What was it? What was the lie and when did doctors learn it? The lie was this: ‘if you become a doctor, your profession of medicine will be all you need for happiness and fulfillment.’ In short, physicians learned to validate themselves by way of a profession.
I believe my generation of physicians never grew up with a great lie. We knew we wouldn’t make the most money (or at least, we should have known this); we knew that medicine was time-consuming, but we chose it anyway. And the medical schools chose us for our diversity, life-experiences, and well-roundedness. They’ve selected out for people who have taken time off before school (almost half of my graduating class), who have had other careers, who have explored other interests. Found other things besides medicine that make them happy.

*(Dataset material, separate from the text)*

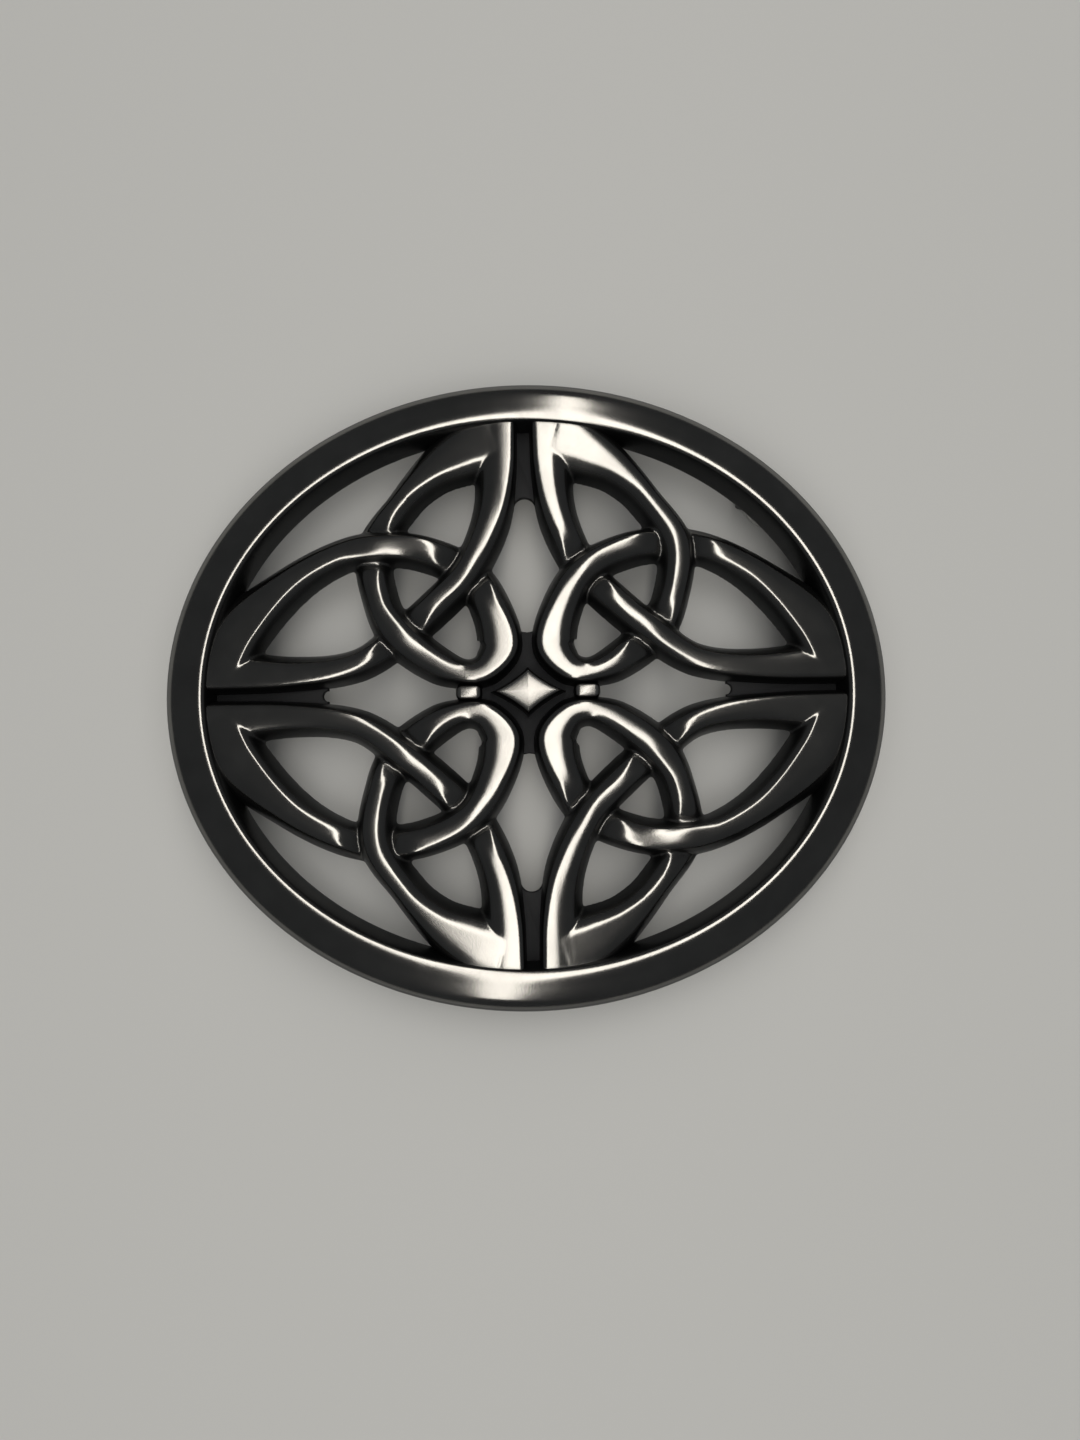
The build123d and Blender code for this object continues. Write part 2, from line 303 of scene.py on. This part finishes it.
loop_rib = [
    (95.0, 7.0, 0.9, 2.7, 3.0, 7.0),
    (88.5, 22.0, 0.85, 2.6, 2.6, 6.0),
    (75.0, 41.5, 0.95, 1.45, 2.6, 4.5),
    (61.0, 52.0, 0.9, 1.15, 3.0, 3.5),
    (*crossing_rim, 1.0, 1.1, 3.5, 3.5),
    (34.0, 56.0, 1.3, 0.8, 3.5, 3.5),
    (*crossing_pole, 1.15, 1.05, 3.5, 3.5),
    (10.3, 33.0, 1.45, 0.95, 5.0, 4.0),
    (5.8, 17.5, 1.9, 0.75, 6.5, 5.0),
    (12.3, 8.0, 1.3, 0.75, 5.0, 4.0),
    (20.0, 6.2, 1.05, 0.66, 4.0, 3.0),
    (28.5, 10.5, 1.1, 1.05, 3.5, 3.3),
    (*crossing_side, 1.15, 1.25, 3.5, 3.5),
    (47.5, 34.0, 1.15, 0.95, 3.5, 3.5),
    (*crossing_rim, 1.2, 1.0, 3.5, 3.5),
    (39.5, 74.5, 1.15, 0.9, 2.8, 3.5),
    (29.0, 84.0, 1.1, 1.6, 2.6, 5.0),
    (17.0, 90.0, 1.3, 2.6, 2.6, 7.0),
    (9.0, 93.0, 1.3, 2.8, 3.0, 8.0),
]
shares = [1.0, 0.97, 0.92, 0.86, 0.78, 0.68, 0.57, 0.45, 0.32, 0.2, 0.09]
across = [(share, 1) for share in shares] + [(0.0, 1)] + [(share, -1) for share in shares[::-1]]


def at(place):
    """A place given in hundredths of the opening's half sizes, in metres."""
    return Vector((place[0] / 100 * opening_x, place[1] / 100 * opening_y))


def rib(bm, points, over, under):
    """Adds a rib that passes over at some of its points and under at others, given by index.

    A point's reaches and fullness are scaled down with its place, so that only the
    place says how far apart two points are, and scaled up again at each section.
    """
    index = bm.verts.layers.int.get("place")
    line = flow([(*at(p), *(value * MM for value in p[2:])) for p in points], rib_steps)
    ring = None
    for i, station in enumerate(line):
        crest = Vector(station[:2])
        behind = Vector(line[max(i - 1, 0)][:2])
        ahead = Vector(line[min(i + 1, len(line) - 1)][:2])
        along = (ahead - behind).normalized()
        aside = Vector((-along.y, along.x))
        left, right, left_full, right_full = (value / MM for value in station[2:])
        height = rib_height
        for crossings, change in ((over, rib_rise), (under, -rib_dip)):
            for k in crossings:
                if abs(i / rib_steps - k) < 3:         # not where it comes by again
                    height += change * exp(-((crest - at(points[k])).length / dip_reach) ** 2)
        places = []
        for share, side in across:
            reach = (left if side > 0 else right) * rib_half * side
            full = left_full if side > 0 else right_full
            up = rib_foot + (height - rib_foot) * (1 - share ** full)
            places.append((*(crest + aside * share * reach), plate_back + up * MM))
        foot_left = (*places[0][:2], knot_back)
        foot_right = (*places[-1][:2], knot_back)
        places = [foot_left] + places + [foot_right]
        if ring is None:
            verts = [bm.verts.new(place) for place in places]
            for k, vert in enumerate(verts):
                vert[index] = k
            ring = [bm.edges.new(pair) for pair in zip(verts, verts[1:] + verts[:1])]
            bmesh.ops.contextual_create(bm, geom=ring)
            continue
        grown = bmesh.ops.extrude_edge_only(bm, edges=ring)["geom"]
        ring = [g for g in grown if isinstance(g, bmesh.types.BMEdge)]
        for vert in grown:
            if isinstance(vert, bmesh.types.BMVert):
                vert.co = places[vert[index]]
    bmesh.ops.contextual_create(bm, geom=ring)


def fused(piece, voxel, rounds):
    """Melts a piece's overlapping solids into one skin and softens it like a casting."""
    melt = piece.modifiers.new("melt", "REMESH")
    melt.mode = "VOXEL"
    melt.voxel_size = voxel
    soften = piece.modifiers.new("soften", "SMOOTH")
    soften.iterations = rounds
    soften.factor = 0.5
    graph = bpy.context.evaluated_depsgraph_get()
    skin = bpy.data.meshes.new_from_object(piece.evaluated_get(graph))
    piece.modifiers.clear()
    piece.data = skin
    skin.shade_smooth()


def knot(name, flip_x, flip_y, tip_fall):
    """A quarter's knot. Quarters that touch along an axis weave the opposite way.

    tip_fall is the slope that filing left on the tip at the pole, falling from the groove.
    """
    bm = bmesh.new()
    bm.verts.layers.int.new("place")
    if flip_x == flip_y:
        rib(bm, long_rib, [long_at_side], [long_at_pole])
        rib(bm, loop_rib, [loop_at_pole, loop_back_at_rim], [loop_at_rim, loop_at_side])
    else:
        rib(bm, long_rib, [long_at_pole], [long_at_side])
        rib(bm, loop_rib, [loop_at_rim, loop_at_side], [loop_at_pole, loop_back_at_rim])
    for vert in bm.verts:
        filed = min(1, max(0, (vert.co.y - filed_from) / filed_run)) * max(0, vert.co.x - filed_crest)
        if vert.co.z > plate_back + rib_foot * MM:
            vert.co.z -= tip_fall * filed
    bmesh.ops.scale(bm, vec=(-1 if flip_x else 1, -1 if flip_y else 1, 1), verts=bm.verts)
    bmesh.ops.recalc_face_normals(bm, faces=bm.faces)
    nodes = [f"{name}_{strand}" for strand in ("long_strand", "side_strand", "pole_strand")]
    piece = finished(name + "_knot", bm, cast_pewter, "plate", *nodes)
    fused(piece, knot_voxel, knot_softening)
    return piece


knot("upper_right", False, False, -0.01)
knot("upper_left", True, False, 0.06)
knot("lower_right", False, True, 0.05)
knot("lower_left", True, True, 0.0)


# ---- Groove floors ----------------------------------------------------------
# The thin floors that join the knots along the grooves, cast with them. No cloth
# reaches them, so they keep the black of the pickling bath, painted darker still as
# shade in the deep grooves. Their free ends are hollow.
pickled_black = pewter("pickled_black", (0.030, 0.031, 0.033), (0.05, 0.05, 0.052), 0.6, 0.5)
floor_sink = 0.45 * MM             # how much lower the floors lie than the plain webs
floor_edge = 0.15 * MM
web_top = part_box("centre_web")[1].z - floor_sink


def arc(middle, radius, start, turn, steps):
    """Places along an arc, from a start angle through a turn, both in degrees."""
    for k in range(steps + 1):
        angle = radians(start + turn * k / steps)
        yield Vector(middle) + radius * Vector((cos(angle), sin(angle)))


def floor_plate(name, outline, *nodes):
    """A thin plate of an outline, given anticlockwise, from the back up to the groove's floor."""
    bm = bmesh.new()
    rim_verts = [bm.verts.new((*place, plate_back)) for place in outline]
    base = bm.faces.new(rim_verts)
    raised = bmesh.ops.extrude_face_region(bm, geom=[base])["geom"]
    lifted = [g for g in raised if isinstance(g, bmesh.types.BMVert)]
    bmesh.ops.translate(bm, vec=(0, 0, web_top - plate_back), verts=lifted)
    upper_edges = [g for g in raised if isinstance(g, bmesh.types.BMEdge)]
    bmesh.ops.bevel(bm, geom=upper_edges, offset=floor_edge, offset_type="OFFSET",
                    affect="EDGES", segments=3, profile=0.5, material=-1)
    bmesh.ops.recalc_face_normals(bm, faces=bm.faces)
    return finished(name, bm, pickled_black, "plate", *nodes)


def groove_floor(name, turn, node, half_width, root, tip, hollow):
    """A groove's floor: from the rim inwards, ending in a hollow arch between the ribs."""
    outline = [Vector((root, -half_width)), Vector((root, half_width)), Vector((tip, half_width))]
    outline += list(arc((tip, 0), hollow, 90, -180, 16))
    outline += [Vector((tip, -half_width))]
    spun = Matrix.Rotation(radians(turn), 2)
    return floor_plate(name, [spun @ place for place in outline], node)


floor_root = 0.5 * MM              # how far a floor runs in under the rim's wall
long_groove = (1.9 * MM, opening_y + floor_root, 20.9 * MM, 1.2 * MM)
short_groove = (1.0 * MM, opening_x + floor_root, 22.2 * MM, 0.6 * MM)
groove_floor("top_groove", 90, "top_web", *long_groove)
groove_floor("bottom_groove", -90, "bottom_web", *long_groove)
groove_floor("right_groove", 0, "right_web", *short_groove)
groove_floor("left_groove", 180, "left_web", *short_groove)

cross_long = 8.6 * MM              # reach of the centre floor's arms, from the middle
cross_tall = 7.6 * MM
cross_arm = 1.5 * MM               # half the width of an arm
cross_inner = Vector((3.312, 1.8)) * MM          # where two arms meet
cross_hollow = 1.9 * MM            # radius of the hollow at an arm's end
cross_bite = 1.1 * MM              # how far beyond the end its middle lies
outline = []
for turn, reach in ((0, cross_long), (90, cross_tall), (180, cross_long), (270, cross_tall)):
    spun = Matrix.Rotation(radians(turn), 2)
    arm = [Vector((cross_inner.x, -cross_inner.y)), Vector((reach, -cross_arm))]
    arm += [place for place in arc((reach + cross_bite, 0), cross_hollow, 235, -110, 8)
            if abs(place.y) < cross_arm]
    arm += [Vector((reach, cross_arm)), cross_inner]
    outline += [spun @ place for place in arm]
floor_plate("centre_floor", outline, "centre_web")


# ---- Boss -------------------------------------------------------------------
# A four-pointed pillow in the middle of the face, cast in one with its floor. It
# stands proud and is handled most, and its paler colour is also a painted highlight,
# so it's the brightest of all.
bright_pewter = pewter("bright_pewter", (0.05, 0.05, 0.05), (0.42, 0.41, 0.39), 0.36, 0.24)
boss_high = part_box("centre_boss")[1]
boss_hollow = 2.35                 # 1 is an oval, 2 has straight sides, 3 is a deep star
boss_level = 14                    # how level the pillow's top is before it rolls over
boss_dip = 0.15 * MM               # the top's middle stands this much above its shoulders
boss_spread = Vector((1.08, 1.12)) # how far its thin points run beyond the plain boss's
boss_gather = 0.8                  # below 1 it draws the sphere's rings towards the edge


def signed_power(value, power):
    """A power that keeps the sign."""
    return abs(value) ** power * (1 if value >= 0 else -1)


bm = bmesh.new()
bmesh.ops.create_uvsphere(bm, u_segments=96, v_segments=64, radius=1)
for vert in bm.verts:
    ring = sqrt(max(0.0, 1 - vert.co.z ** 2))
    reach = ring ** boss_gather
    along = vert.co.x / ring if ring > 1e-6 else 0
    across_it = vert.co.y / ring if ring > 1e-6 else 0
    rise = sqrt(max(0.0, 1 - reach ** boss_level)) * (1 if vert.co.z > 0 else -0.3)
    vert.co.x = boss_high.x * boss_spread.x * reach * signed_power(along, boss_hollow)
    vert.co.y = boss_high.y * boss_spread.y * reach * signed_power(across_it, boss_hollow)
    crown = boss_dip * (1 - reach ** 2) if vert.co.z > 0 else 0
    vert.co.z = web_top + (boss_high.z - web_top - boss_dip) * rise + crown
bmesh.ops.recalc_face_normals(bm, faces=bm.faces)
boss = finished("centre_pillow", bm, bright_pewter, "plate", "centre_boss")


# ---- Beads ------------------------------------------------------------------
# Two small barrels, one on each side of the boss, that seem to tie the loops of
# the upper and lower knots together. They are cast with the face.
barrel_size = Vector((2.9, 1.7, 2.2)) * MM
barrel_round = 0.65 * MM
# The beads take the boss's paler colour, which is partly a painted highlight.
for name, node in (("left_barrel", "left_bead"), ("right_barrel", "right_bead")):
    low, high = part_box(node)
    bm = bmesh.new()
    bmesh.ops.create_cube(bm, size=1)
    bmesh.ops.scale(bm, vec=barrel_size, verts=bm.verts)
    bmesh.ops.bevel(bm, geom=bm.edges[:], offset=barrel_round, offset_type="OFFSET", affect="EDGES",
                    segments=6, profile=0.5, material=-1)
    bmesh.ops.translate(bm, vec=((low.x + high.x) / 2, 0, high.z - barrel_size.z / 2), verts=bm.verts)
    bmesh.ops.recalc_face_normals(bm, faces=bm.faces)
    bead = finished(name, bm, bright_pewter, "plate", node)


# ---- Belt peg ---------------------------------------------------------------
# The stout pin that catches a hole in the belt, cast with the plate on a round foot
# and leaning towards the bail. The belt keeps it bare and smooth.
bare_pewter = pewter("bare_pewter", (0.08, 0.08, 0.08), (0.42, 0.41, 0.39), 0.45, 0.3, -1.0)


def dressed(node, material):
    """The CAD node itself in a material of its own."""
    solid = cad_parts[node]
    solid.data.materials.clear()
    solid.data.materials.append(material)
    return solid


dressed("belt_peg", bare_pewter)
dressed("peg_base", cast_pewter)


# ---- Lugs -------------------------------------------------------------------
# Two small ears cast on the back of the rim. Each is drilled for one end of the
# bail, which springs into it.
dressed("upper_lug", cast_pewter)
dressed("lower_lug", cast_pewter)


# ---- Bail -------------------------------------------------------------------
# The loop of drawn steel wire that the belt's end is sewn round. Its two ends turn
# outwards into the lugs, so it swings.
drawn_steel = pewter("drawn_steel", (0.10, 0.095, 0.09), (0.50, 0.50, 0.49), 0.4, 0.22, -1.0)
dressed("bail", drawn_steel)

Look at the fields that are incredibly popular today: they either make a lot of money, offer a good lifestyle, or both (I’m looking right at you, ophtho). We want to have free time outside of our careers. We want to have families and relationships. Sure, we’re ready to make sacrifices, but we weren’t told a lie–or maybe we just never believed it. We’ve had the opportunity to study abroad; we’ve been exposed to foreign countries and cultures; we have taken courses in religion, anthropology, linguistics, sociology–and we know there are more things to life (exciting, interesting, thrilling ones at that)–besides a job. (For Dr. Leap, that appears to be his faith.)
Now, perhaps this is to the detriment of our future patients–that their future doctors want more out of life than just being great doctors for them. Perhaps it is for the benefit of them. I guess only time will tell.